- **Directions for this task**
Print the lines of the data, starting with the first, up to and including the line where "floor.data.materials.append(floor_material())" appears.
·····
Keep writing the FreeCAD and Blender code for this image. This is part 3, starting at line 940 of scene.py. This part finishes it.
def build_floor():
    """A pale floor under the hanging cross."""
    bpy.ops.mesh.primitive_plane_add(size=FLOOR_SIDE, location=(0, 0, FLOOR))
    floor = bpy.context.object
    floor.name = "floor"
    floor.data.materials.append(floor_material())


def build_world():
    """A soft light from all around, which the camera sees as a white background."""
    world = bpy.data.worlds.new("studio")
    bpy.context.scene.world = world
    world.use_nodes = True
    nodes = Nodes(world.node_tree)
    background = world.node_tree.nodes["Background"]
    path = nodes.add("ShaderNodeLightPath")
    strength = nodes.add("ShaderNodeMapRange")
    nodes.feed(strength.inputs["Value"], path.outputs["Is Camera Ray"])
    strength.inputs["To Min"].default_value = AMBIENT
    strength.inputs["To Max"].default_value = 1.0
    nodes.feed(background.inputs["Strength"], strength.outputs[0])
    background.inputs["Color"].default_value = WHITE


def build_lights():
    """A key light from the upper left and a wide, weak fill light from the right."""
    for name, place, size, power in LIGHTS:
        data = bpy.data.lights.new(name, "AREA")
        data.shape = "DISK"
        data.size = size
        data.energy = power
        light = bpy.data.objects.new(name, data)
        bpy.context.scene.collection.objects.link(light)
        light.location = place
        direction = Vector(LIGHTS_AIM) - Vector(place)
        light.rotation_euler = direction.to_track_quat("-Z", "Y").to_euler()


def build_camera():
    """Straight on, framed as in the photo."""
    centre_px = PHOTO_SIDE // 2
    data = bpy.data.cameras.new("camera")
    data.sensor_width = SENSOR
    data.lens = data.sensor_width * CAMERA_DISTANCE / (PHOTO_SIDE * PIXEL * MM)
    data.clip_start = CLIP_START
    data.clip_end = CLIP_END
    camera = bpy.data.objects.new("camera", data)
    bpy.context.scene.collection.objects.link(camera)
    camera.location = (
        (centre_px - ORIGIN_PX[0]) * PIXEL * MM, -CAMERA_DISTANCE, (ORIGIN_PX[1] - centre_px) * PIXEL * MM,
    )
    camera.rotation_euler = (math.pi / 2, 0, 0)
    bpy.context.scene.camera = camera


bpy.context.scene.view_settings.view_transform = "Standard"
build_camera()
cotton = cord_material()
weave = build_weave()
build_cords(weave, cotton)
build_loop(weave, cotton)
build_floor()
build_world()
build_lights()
·····
- **Response to the exercise**
Keep writing the FreeCAD and Blender code for this image. This is part 3, starting at line 940 of scene.py. This part finishes it.
def build_floor():
    """A pale floor under the hanging cross."""
    bpy.ops.mesh.primitive_plane_add(size=FLOOR_SIDE, location=(0, 0, FLOOR))
    floor = bpy.context.object
    floor.name = "floor"
    floor.data.materials.append(floor_material())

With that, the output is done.